Which Bitcoin cycle performed best, and which day did each one peak?
By peak multiple from halving day, the 2012 cycle ran furthest — about 91× on day 367 (≈ late Nov 2013) before the Mt. Gox-era collapse. The 2016 cycle peaked near 30× on day 525 (Dec 2017); the 2020 cycle’s running-max multiple of ≈ 8× was only set on day 1403 (early 2024), because price did not clear its Nov-2021 high until then.
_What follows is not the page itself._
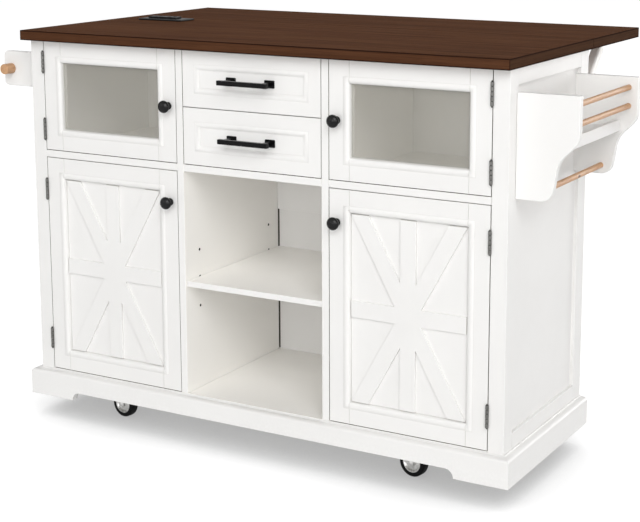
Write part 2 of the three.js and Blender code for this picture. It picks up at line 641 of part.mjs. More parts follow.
// a bent brake plate over the wheel, clear of the tyre
function brakePedal() {
  const rear = caster.trail + caster.wheelRadius + pedal.overhang;
  const z = 2 * caster.wheelRadius - pedal.lift;
  const inner = caster.trail + caster.wheelRadius + pedal.tyreGap;
  const tread = between(
    [inner, -pedal.width / 2, z], [rear, pedal.width / 2, z + pedal.thickness]);
  const skirt = between(
    [inner, -pedal.width / 2, z - pedal.skirt], [inner + pedal.thickness, pedal.width / 2, z + 1]);
  const cheekOuter = caster.wheelWidth / 2 + caster.cheekGap + caster.cheekThickness + fit;
  const arms = [-1, 1].map((sign) => {
    const low = sign > 0 ? cheekOuter : -cheekOuter - pedal.thickness;
    return between(
      [caster.trail - pedal.armLap, low, z - pedal.armDepth],
      [inner + pedal.thickness, low + pedal.thickness, z + pedal.thickness]);
  });
  const bridge = between(
    [inner, -cheekOuter - pedal.thickness, z - pedal.armDepth],
    [inner + pedal.thickness, cheekOuter + pedal.thickness, z + pedal.thickness]);
  return joined(tread, skirt, bridge, ...arms);
}

const casterX = cabinetHalf - caster.sideInset;
const casterRear = cabinet.depth - caster.rearInset;
const casters = [
  { name: 'front_left', x: -casterX, y: caster.frontInset, brake: true },
  { name: 'front_right', x: casterX, y: caster.frontInset, brake: true },
  { name: 'rear_left', x: -casterX, y: casterRear, brake: false },
  { name: 'rear_right', x: casterX, y: casterRear, brake: false },
];
for (const { name, x, y, brake } of casters) {
  const turned = new THREE.Group();
  turned.position.set(x, y, 0);
  turned.rotation.z = THREE.MathUtils.degToRad(caster.turnDegrees);
  island.add(turned);
  piece(`caster_${name}_fork`, casterFork(), steel, turned);
  const wheel = piece(`caster_${name}_wheel`, casterWheel(), tyreRubber, turned);
  wheel.position.set(caster.trail, 0, caster.wheelRadius);
  if (brake) {
    piece(`caster_${name}_pedal`, brakePedal(), steel, turned);
  }
}

// the origin: on the floor, below the middle of the whole island with its leaf up
const frontmost = -(pull.standOff + pull.section / 2);
const rearmost = seamY + top.leafDepth;
island.position.set(-(rack.reach - towel.reach) / 2, -(frontmost + rearmost) / 2, 0);

export default island;
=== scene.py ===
import math

import bmesh
import bpy
import numpy as np
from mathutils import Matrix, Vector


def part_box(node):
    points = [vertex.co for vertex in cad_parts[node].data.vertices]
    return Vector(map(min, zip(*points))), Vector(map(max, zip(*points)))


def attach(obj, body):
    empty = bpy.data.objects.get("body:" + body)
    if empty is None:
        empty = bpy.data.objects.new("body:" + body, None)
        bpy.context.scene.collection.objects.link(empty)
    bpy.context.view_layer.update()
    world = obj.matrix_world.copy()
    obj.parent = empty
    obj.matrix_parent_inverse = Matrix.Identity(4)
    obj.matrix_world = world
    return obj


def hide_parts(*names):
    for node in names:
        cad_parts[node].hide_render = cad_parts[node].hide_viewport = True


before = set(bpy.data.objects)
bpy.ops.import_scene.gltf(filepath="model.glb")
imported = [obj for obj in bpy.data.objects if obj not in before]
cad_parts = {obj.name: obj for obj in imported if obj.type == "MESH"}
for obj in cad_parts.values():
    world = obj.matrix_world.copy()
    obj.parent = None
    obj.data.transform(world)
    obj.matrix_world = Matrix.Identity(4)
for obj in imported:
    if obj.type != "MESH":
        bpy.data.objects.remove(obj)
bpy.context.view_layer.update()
print("frame loaded:", len(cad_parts), "nodes")

# a drop leaf kitchen island: white cabinet on casters, dark wooden top, side rack and towel bar;
# pieces are laid out in millimetres from the floor below the middle of the cabinet's front face,
# and islandShift takes them to the island's own origin
islandShift = np.array([-10.0, -350.375, 0.0])


# materials
def startMaterial(name):
    mat = bpy.data.materials.new(name)
    mat.use_nodes = True
    mat.node_tree.nodes.clear()
    return mat, mat.node_tree


def addNode(tree, kind, values=None, **settings):
    # each value is a socket to link or a plain value for its input
    node = tree.nodes.new("ShaderNode" + kind)
    for key, value in settings.items():
        setattr(node, key, value)
    for key, value in (values or {}).items():
        if isinstance(value, bpy.types.NodeSocket):
            tree.links.new(value, node.inputs[key])
        else:
            node.inputs[key].default_value = value
    return node


def partsOf(tree, vector):
    return addNode(tree, "SeparateXYZ", {"Vector": vector}).outputs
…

The 2024 cycle has so far topped at 1.97×. Every cycle has printed a lower peak multiple than the one before.
Is the four-year Bitcoin halving cycle dead?
It is genuinely contested, not a settled "yes." Bitwise CIO Matt Hougan’s December 2025 memo argued "the bitcoin halving is by definition half as important as it was four years ago" and that ETF flows, regulation, and corporate treasuries are now the structural drivers. Lyn Alden reframes the same pattern as a global-liquidity cycle that merely rhymes with the four-year clock. The data here fits both readings: each post-halving multiple is a fraction of the last, and the 2024 line is the flattest yet — but flatter is not the same as gone.
How is "days since halving" computed?
Calendar days from the halving block’s confirmation date forward, capped at 1,460 (≈ 4 years) per cycle. The chart starts each cycle at day 0 with multiple 1.0× and runs forward as the cycle ages; cycles that have not completed yet just end early. Halving block confirmations: block 210,000 on 28 Nov 2012, 420,000 on 9 Jul 2016, 630,000 on 11 May 2020, and 840,000 on 19/20 Apr 2024.
Why is the 2012 cycle line so jagged at the start?
Our daily-close history starts 18 Jul 2010 — Bitcoin's first week of liquid trading. The 2012 halving lands ≈ 850 days into that history, so day-0 is well covered, but the surrounding Mt. Gox-era prints had thin order books and wide spreads, so percentage moves on individual days were dramatic. We don't smooth; that would erase information. The early-cycle volatility is part of the historical record, and it is one reason the 91× peak should be read with a wider error bar than the later cycles'.